BEGIN

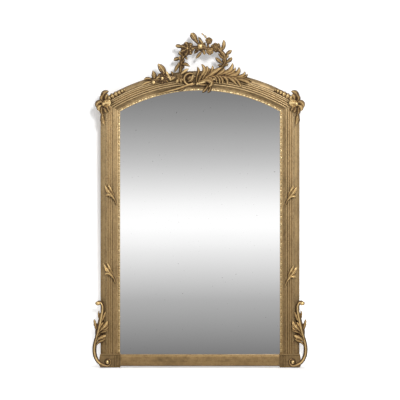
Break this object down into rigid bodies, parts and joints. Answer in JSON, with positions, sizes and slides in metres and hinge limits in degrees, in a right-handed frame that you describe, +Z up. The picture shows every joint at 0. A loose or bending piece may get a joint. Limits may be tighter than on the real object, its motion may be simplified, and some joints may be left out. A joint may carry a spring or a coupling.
{
  "type": "trumeau mirror",
  "caption": "Arched overmantel wall mirror in a reeded gilt moulding with an olive-and-pearl sight bead, side scrolls, corner leaves and an open wreath crest.",
  "frame": {"origin": "middle of the bottom rail's flat back, where it lies on the wall", "axes": "+X to the viewer's right, +Y back into the wall, +Z up; the glass faces -Y"},
  "size_m": [1.0375, 0.0759, 1.6088],
  "materials": {
    "gilt_frame": "worn gilding over gesso, satin",
    "gilt_ornament": "burnished gilding, toned brown in the recesses",
    "mirror": "silvered glass",
    "pine": "bare aged pine",
    "iron": "dark oxidised iron",
    "steel": "dull screw steel"
  },
  "bodies": {
    "mirror": {"arch_sight_bead": "gilt_ornament", "arched_top_rail": "gilt_frame", "bottom_rail": "gilt_frame", "crest_acanthus_spray": "gilt_ornament", "crest_fruit": "gilt_ornament", "crest_garland": "gilt_ornament", "crest_large_flower": "gilt_ornament", "crest_rose": "gilt_ornament", "crest_scroll": "gilt_ornament", "crest_small_rose": "gilt_ornament", "crest_upper_rose": "gilt_ornament", "crest_wreath": "gilt_ornament", "crossbar_screw_1": "steel", "crossbar_screw_2": "steel", "crossbar_screw_3": "steel", "crossbar_screw_4": "steel", "hanger_screw_1": "steel", "hanger_screw_2": "steel", "hanger_screw_3": "steel", "hanger_screw_4": "steel", "left_corner_ornament": "gilt_ornament", "left_foot_block": "gilt_frame", "left_glazing_block_1": "pine", "left_glazing_block_2": "pine", "left_hanger_strap": "iron", "left_lower_backboard": "pine", "left_lower_sprig": "gilt_ornament", "left_mitre_key": "pine", "left_side_scroll": "gilt_ornament", "left_sight_bead": "gilt_ornament", "left_stile": "gilt_frame", "left_upper_sprig": "gilt_ornament", "middle_lower_backboard": "pine", "mirror_glass": "mirror", "rear_crossbar": "pine", "right_corner_ornament": "gilt_ornament", "right_foot_block": "gilt_frame", "right_glazing_block_1": "pine", "right_glazing_block_2": "pine", "right_hanger_strap": "iron", "right_lower_backboard": "pine", "right_lower_sprig": "gilt_ornament", "right_mitre_key": "pine", "right_side_scroll": "gilt_ornament", "right_sight_bead": "gilt_ornament", "right_stile": "gilt_frame", "right_upper_sprig": "gilt_ornament", "upper_backboard": "pine"},
    "left_ring": {"left_hanging_ring": "iron"},
    "right_ring": {"right_hanging_ring": "iron"}
  },
  "joints": [
    {"name": "left_ring_hinge", "type": "hinge", "parent": "mirror", "child": "left_ring", "pos_m": [-0.25, -0.0069, 1.139], "axis": [1, 0, 0], "range_deg": [0, 180]},
    {"name": "right_ring_hinge", "type": "hinge", "parent": "mirror", "child": "right_ring", "pos_m": [0.25, -0.0069, 1.139], "axis": [1, 0, 0], "range_deg": [0, 180]}
  ]
}
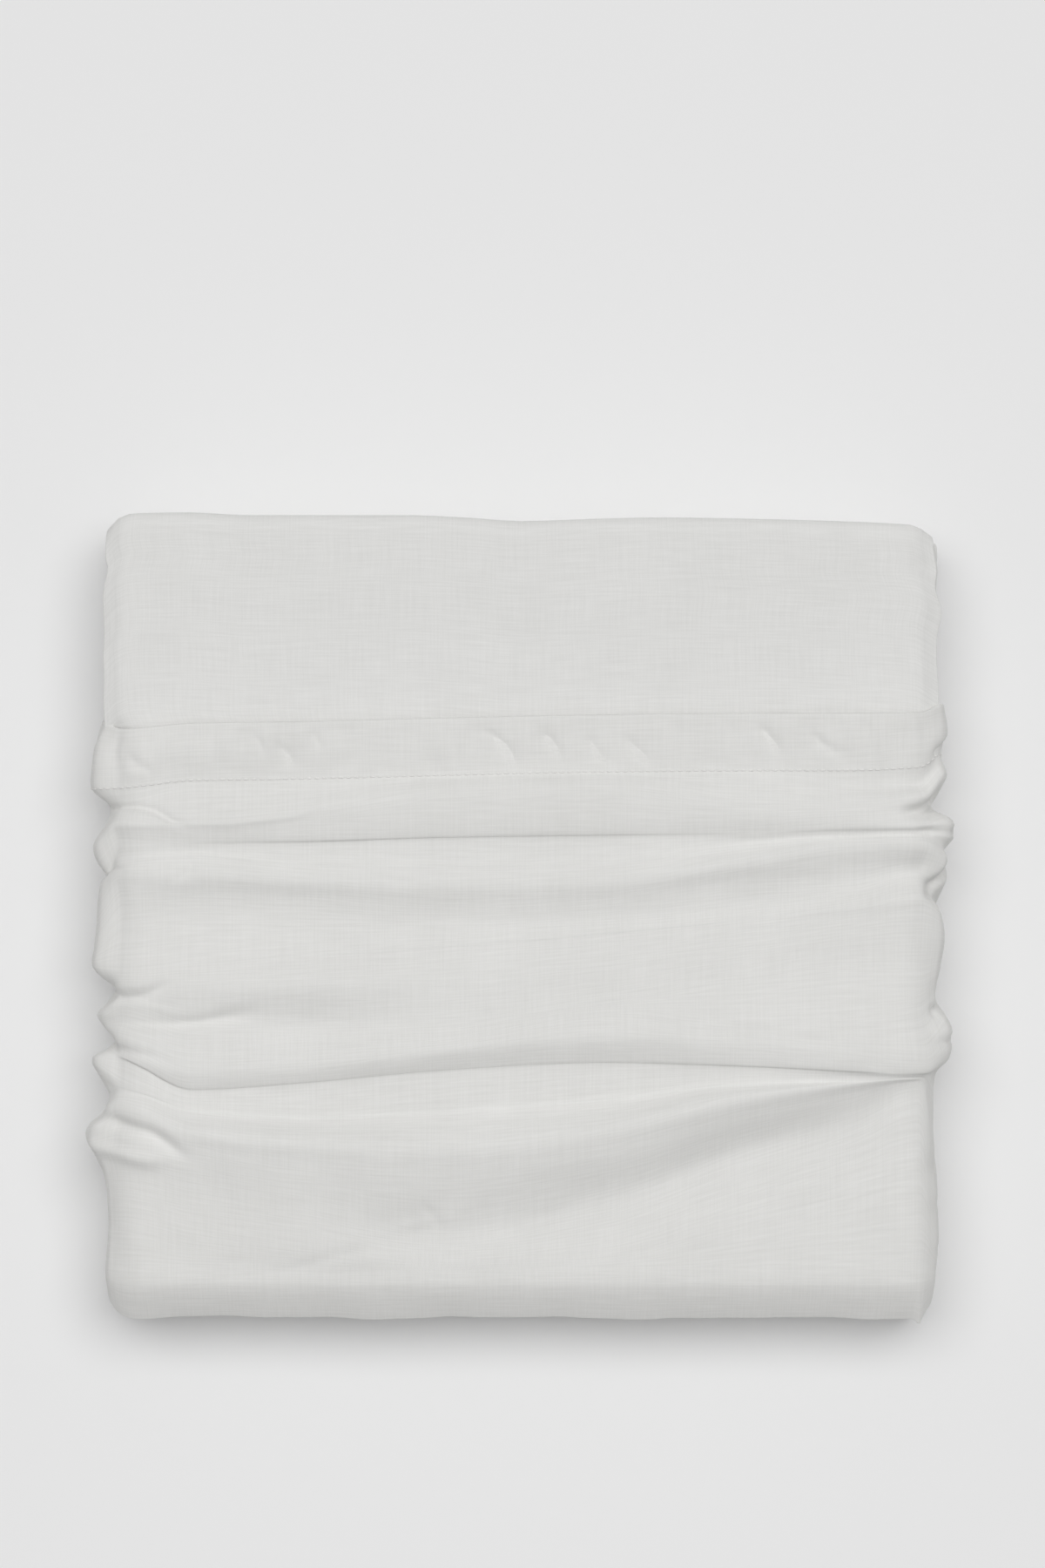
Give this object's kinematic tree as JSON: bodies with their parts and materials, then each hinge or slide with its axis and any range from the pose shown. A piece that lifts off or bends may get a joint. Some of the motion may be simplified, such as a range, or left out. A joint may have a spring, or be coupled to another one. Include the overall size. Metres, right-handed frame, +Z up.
{
  "type": "folded duvet cover in its linen bag",
  "caption": "Linen duvet cover folded to a flat packet in a matching slip bag, whose cloth is pushed down in soft cross folds below a wide stitched hem.",
  "frame": {"origin": "centre of the bundle's outline, on the surface it lies on", "axes": "+X across the bundle, to the right with the bare end of the cover away from the viewer; +Y towards the bare end of the folded cover, away from the bag's sewn end; +Z up from the surface"},
  "size_m": [0.3754, 0.3484, 0.0614],
  "materials": {
    "cover_linen": "matt plain-woven white linen, slightly slubby",
    "bag_linen": "matt plain-woven white linen, slightly slubby, topstitched at the hem"
  },
  "bodies": {
    "root": {"folded_cover": "cover_linen", "linen_bag": "bag_linen"}
  },
  "joints": []
}
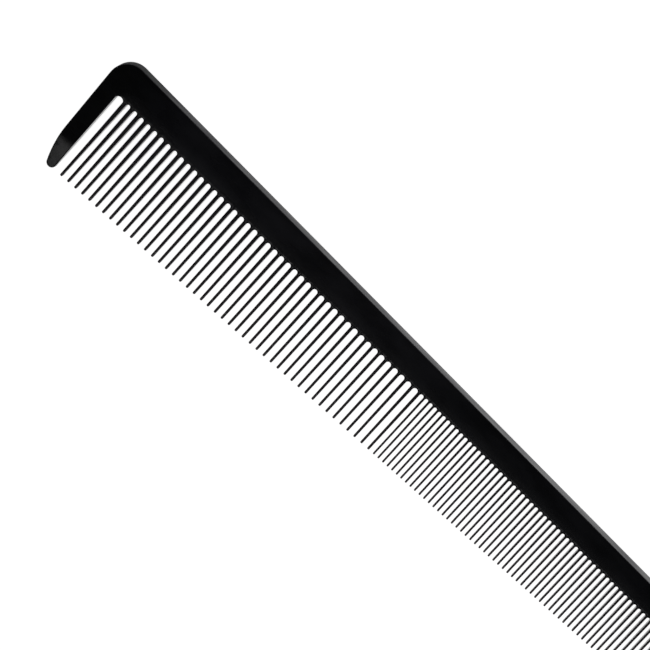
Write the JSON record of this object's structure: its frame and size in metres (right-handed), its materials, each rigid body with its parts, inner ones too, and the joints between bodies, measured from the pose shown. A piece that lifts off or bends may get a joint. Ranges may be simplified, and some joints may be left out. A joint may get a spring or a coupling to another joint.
{
  "type": "rat tail comb",
  "caption": "Flat salon comb: a tapering black plastic head with coarse and fine teeth between guard teeth, and a slim round steel tail pin held in a short metal ferrule.",
  "frame": {"origin": "centre of the whole comb's box, on its underside", "axes": "+X along the comb from the head's front guard tooth to the point of the tail, +Y towards the back edge (teeth point to -Y), +Z through the thickness, up from the face it lies on"},
  "size_m": [0.249, 0.023, 0.004],
  "materials": {
    "head_plastic": "satin",
    "ferrule_steel": "polished",
    "tail_steel": "ground"
  },
  "bodies": {
    "root": {"spine": "head_plastic", "front_guard_tooth": "head_plastic", "coarse_teeth": "head_plastic", "fine_teeth": "head_plastic", "heel_guard_tooth": "head_plastic", "neck_ferrule": "ferrule_steel", "tail_pin": "tail_steel"}
  },
  "joints": []
}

END

WHAT YOU NEED TO DO
Starting from the line containing "Write the JSON" and ending with the final line of the data, reproduce each line exactly as it appears, including no other lines.

EXERCISE OUTPUT
Write the JSON record of this object's structure: its frame and size in metres (right-handed), its materials, each rigid body with its parts, inner ones too, and the joints between bodies, measured from the pose shown. A piece that lifts off or bends may get a joint. Ranges may be simplified, and some joints may be left out. A joint may get a spring or a coupling to another joint.
{
  "type": "rat tail comb",
  "caption": "Flat salon comb: a tapering black plastic head with coarse and fine teeth between guard teeth, and a slim round steel tail pin held in a short metal ferrule.",
  "frame": {"origin": "centre of the whole comb's box, on its underside", "axes": "+X along the comb from the head's front guard tooth to the point of the tail, +Y towards the back edge (teeth point to -Y), +Z through the thickness, up from the face it lies on"},
  "size_m": [0.249, 0.023, 0.004],
  "materials": {
    "head_plastic": "satin",
    "ferrule_steel": "polished",
    "tail_steel": "ground"
  },
  "bodies": {
    "root": {"spine": "head_plastic", "front_guard_tooth": "head_plastic", "coarse_teeth": "head_plastic", "fine_teeth": "head_plastic", "heel_guard_tooth": "head_plastic", "neck_ferrule": "ferrule_steel", "tail_pin": "tail_steel"}
  },
  "joints": []
}